It is an agreement between two parties, a franchisor and a franchisee. They contract with a franchisee to give them the right to operate the business and sell and distribute the goods and services in the market.

The franchisee gives consideration to the franchisor, making it a legally binding contract. The process involves a variety of arrangements, such as fees, royalties, rents, etc. Both parties must adhere to several clauses related to the agreement’s amounts, terms, obligations, and conditions. 

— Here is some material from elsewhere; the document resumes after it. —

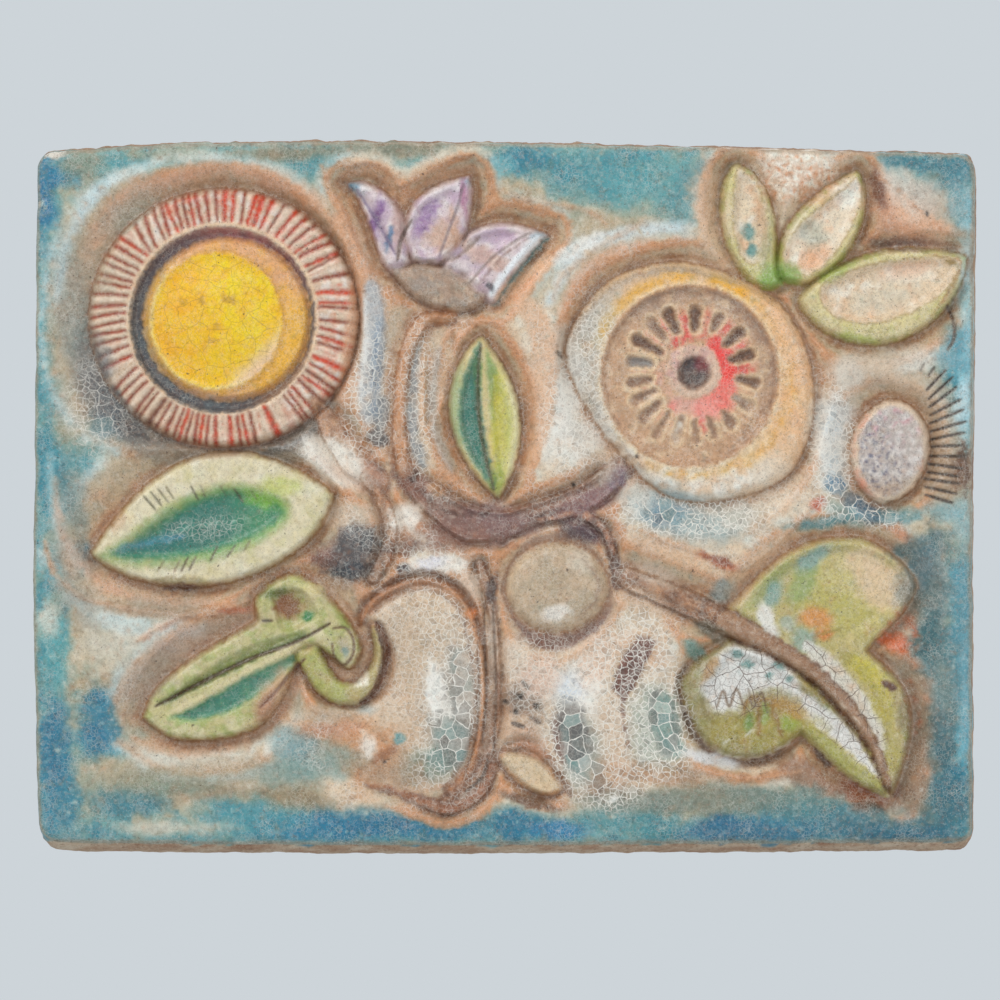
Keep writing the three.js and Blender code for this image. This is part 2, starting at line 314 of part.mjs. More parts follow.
// triangles over the grid, refined where the surface bends most, kept Delaunay in the grid plane
function refine(nu, nv, point, budget) {
  const P = new Float64Array(nu * nv * 3);
  for (let j = 0; j < nv; j++) for (let i = 0; i < nu; i++) P.set(point(i, j), 3 * (j * nu + i));
  const X = [], Y = [], T = [], H = [], best = [], stamp = [], heap = [];
  const next = (e) => (e % 3 === 2 ? e - 2 : e + 1), prev = (e) => (e % 3 === 0 ? e + 2 : e - 1);
  const cross = (ax, ay, bx, by, cx, cy) => (bx - ax) * (cy - ay) - (by - ay) * (cx - ax);
  const push = (item) => {
    let k = heap.push(item) - 1;
    while (k > 0) { const up = (k - 1) >> 1; if (heap[up][0] >= heap[k][0]) break; [heap[up], heap[k]] = [heap[k], heap[up]]; k = up; }
  };
  const pop = () => {
    const top = heap[0], last = heap.pop();
    if (heap.length) {
      heap[0] = last;
      for (let k = 0; ;) { let c = 2 * k + 1; if (c >= heap.length) break; if (c + 1 < heap.length && heap[c + 1][0] > heap[c][0]) c++; if (heap[k][0] >= heap[c][0]) break; [heap[k], heap[c]] = [heap[c], heap[k]]; k = c; }
    }
    return top;
  };
  const dirty = new Set();
  const put = (t, a, b, c, h0, h1, h2) => {
    T[3 * t] = a; T[3 * t + 1] = b; T[3 * t + 2] = c;
    [h0, h1, h2].forEach((h, k) => { H[3 * t + k] = h; if (h >= 0) H[h] = 3 * t + k; });
    dirty.add(t);
  };
  const legalise = (e) => {
    const f = H[e];
    if (f < 0) return;
    const a = T[e], b = T[next(e)], p = T[prev(e)], q = T[prev(f)];
    const [ax, ay, bx, by, px, py] = [X[a] - X[q], Y[a] - Y[q], X[b] - X[q], Y[b] - Y[q], X[p] - X[q], Y[p] - Y[q]];
    const det = (ax * ax + ay * ay) * (bx * py - px * by) - (bx * bx + by * by) * (ax * py - px * ay) + (px * px + py * py) * (ax * by - bx * ay);
    if (det <= 0) return;
    const pa = H[prev(e)], bp = H[next(e)], aq = H[next(f)], qb = H[prev(f)];
    const t = (e - (e % 3)) / 3, u = (f - (f % 3)) / 3;
    put(t, p, a, q, pa, aq, -1);
    put(u, q, b, p, qb, bp, 3 * t + 2);
    legalise(3 * t + 1);
    legalise(3 * u);
  };
  const measure = (t) => {
    const [a, b, c] = [T[3 * t], T[3 * t + 1], T[3 * t + 2]];
    const area = cross(X[a], Y[a], X[b], Y[b], X[c], Y[c]);
    const [pa, pb, pc] = [a, b, c].map((k) => 3 * (Y[k] * nu + X[k]));
    const [A, B, C] = [pa, pb, pc].map((k) => new THREE.Vector3(P[k], P[k + 1], P[k + 2]));
    const normal = B.sub(A).cross(C.sub(A)).normalize();
    let worst = 0, wi = -1, wj = -1;
    for (let j = Math.min(Y[a], Y[b], Y[c]); j <= Math.max(Y[a], Y[b], Y[c]); j++)
      for (let i = Math.min(X[a], X[b], X[c]); i <= Math.max(X[a], X[b], X[c]); i++) {
        const wa = cross(X[b], Y[b], X[c], Y[c], i, j) / area, wb = cross(X[c], Y[c], X[a], Y[a], i, j) / area, wc = 1 - wa - wb;
        if (wa < -1e-9 || wb < -1e-9 || wc < -1e-9 || wa > 1 - 1e-9 || wb > 1 - 1e-9 || wc > 1 - 1e-9) continue;
        const g = 3 * (j * nu + i);
        const dx = wa * P[pa] + wb * P[pb] + wc * P[pc] - P[g], dy = wa * P[pa + 1] + wb * P[pb + 1] + wc * P[pc + 1] - P[g + 1], dz = wa * P[pa + 2] + wb * P[pb + 2] + wc * P[pc + 2] - P[g + 2];
        const onRim = i === 0 || j === 0 || i === nu - 1 || j === nv - 1;
        const err = onRim ? 2 * Math.hypot(dx, dy, dz) : Math.abs(dx * normal.x + dy * normal.y + dz * normal.z) * weight(i, j);
        if (err > worst) { worst = err; wi = i; wj = j; }
      }
    best[t] = [wi, wj];
    stamp[t] = (stamp[t] ?? 0) + 1;
    if (wi >= 0) push([worst, t, stamp[t]]);
  };
  const flush = () => { for (const t of dirty) measure(t); dirty.clear(); };
  for (const [i, j] of [[0, 0], [nu - 1, 0], [nu - 1, nv - 1], [0, nv - 1]]) { X.push(i); Y.push(j); }
  put(0, 0, 1, 2, -1, -1, -1);
  put(1, 0, 2, 3, 2, -1, -1);
  flush();
  while (X.length < budget && heap.length) {
    const [, t, mark] = pop();
    if (stamp[t] !== mark) continue;
    const [i, j] = best[t], p = X.length;
    X.push(i); Y.push(j);
    const on = [0, 1, 2].find((k) => cross(X[T[3 * t + k]], Y[T[3 * t + k]], X[T[next(3 * t + k)]], Y[T[next(3 * t + k)]], i, j) === 0);
    const n = T.length / 3;
    if (on === undefined) {
      const [a, b, c] = [T[3 * t], T[3 * t + 1], T[3 * t + 2]], [h0, h1, h2] = [H[3 * t], H[3 * t + 1], H[3 * t + 2]];
      put(t, a, b, p, h0, -1, -1);
      put(n, b, c, p, h1, -1, 3 * t + 1);
      put(n + 1, c, a, p, h2, 3 * t + 2, 3 * n + 1);
      legalise(3 * t); legalise(3 * n); legalise(3 * n + 3);
    } else {
      const e = 3 * t + on, f = H[e], a = T[e], b = T[next(e)], c = T[prev(e)], hca = H[prev(e)], hbc = H[next(e)];
      if (f < 0) {
        put(t, c, a, p, hca, -1, -1);
        put(n, b, c, p, hbc, 3 * t + 2, -1);
        legalise(3 * t); legalise(3 * n);
      } else {
        const u = (f - (f % 3)) / 3, d = T[prev(f)], had = H[next(f)], hdb = H[prev(f)];
        put(t, c, a, p, hca, -1, -1);
        put(n, b, c, p, hbc, 3 * t + 2, -1);
        put(u, a, d, p, had, -1, 3 * t + 1);
        put(n + 1, d, b, p, hdb, 3 * n + 2, 3 * u + 1);
        legalise(3 * t); legalise(3 * n); legalise(3 * u); legalise(3 * n + 3);
      }
    }
    flush();
  }
  const vertices = X.map((i, k) => [...P.subarray(3 * (Y[k] * nu + i), 3 * (Y[k] * nu + i) + 3)]);
  const rim = new Map();
  H.forEach((h, e) => { if (h < 0) rim.set(T[e], T[next(e)]); });
  const loop = [0];
  while (rim.get(loop[loop.length - 1]) !== 0) loop.push(rim.get(loop[loop.length - 1]));
  return { vertices, triangles: T, loop, grid: (k) => [(2 * X[k]) / (nu - 1) - 1, (2 * Y[k]) / (nv - 1) - 1] };
}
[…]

The agreement encompasses critical elements pertaining to operational procedures, intellectual property sharing, and the duration of the franchise including:

important elements of franchise agreement

  1. The location where the new business would operate.
  2. Selection of a suitable place for operating the business.
  3. Royalties or fees amount to be paid to the franchisor.
  4. The validity period of the agreement.
  5. Payment for obtaining the franchisor’s trademarks.
  6. Tax obligation and insurance of the franchise agreement.
  7. Details about the training support to be given by the franchisor to the franchisee.
  8. Mode of operation details like standards of the goods or services, quality control, insurance coverage, royalty payment, advertising commitment, etc.
  9. Details about using the logo or trademark.
  10. Details about the terms and payments for advertisements.
  11. The policy of cancellation and termination of the agreement, and
  12. Strategies to be used to exit.

How to Get out of a Franchise Agreement?

The termination clause is included under the majority of franchise agreements. You can use it to get out of a franchise agreement. The termination clause generally states why the agreement can be suspended or terminated by either of the parties. For example, if the other party fails to comply with contractual clauses and other obligations, the contract is terminated.

A further provision can specify that the agreement will terminate if the other party does not resolve the material breach within a reasonable period.

When Should a Franchise Agreement be Terminated Early?

There is a fixed period of the validity of the agreement. For example, the agreement between X Ltd. and Mr. A will be valid for five years. The agreement will end automatically after five years. After the termination of business, it will cease to exist, or the parties will renew the contract to continue the franchise agreement works. However, both parties can terminate the agreement and leave the arrangement before the validity period expires. If the franchisor’s standards suggest terminating the agreement after two years due to some legal issues, the franchisor may do so. 

There can be different reasons for the franchise agreement to end early, such as the franchisee is no longer equipped enough to carry out the business or the franchisor thinks that the franchisee’s conditions and standards are not being fulfilled.

When the franchisor wants to terminate

In the dynamic world of business, there may come a time when a franchisor decides to terminate a franchise agreement. When this occurs, it’s essential to understand the legal framework in place, specifically the franchising code of conduct, which governs franchising relationships in many countries.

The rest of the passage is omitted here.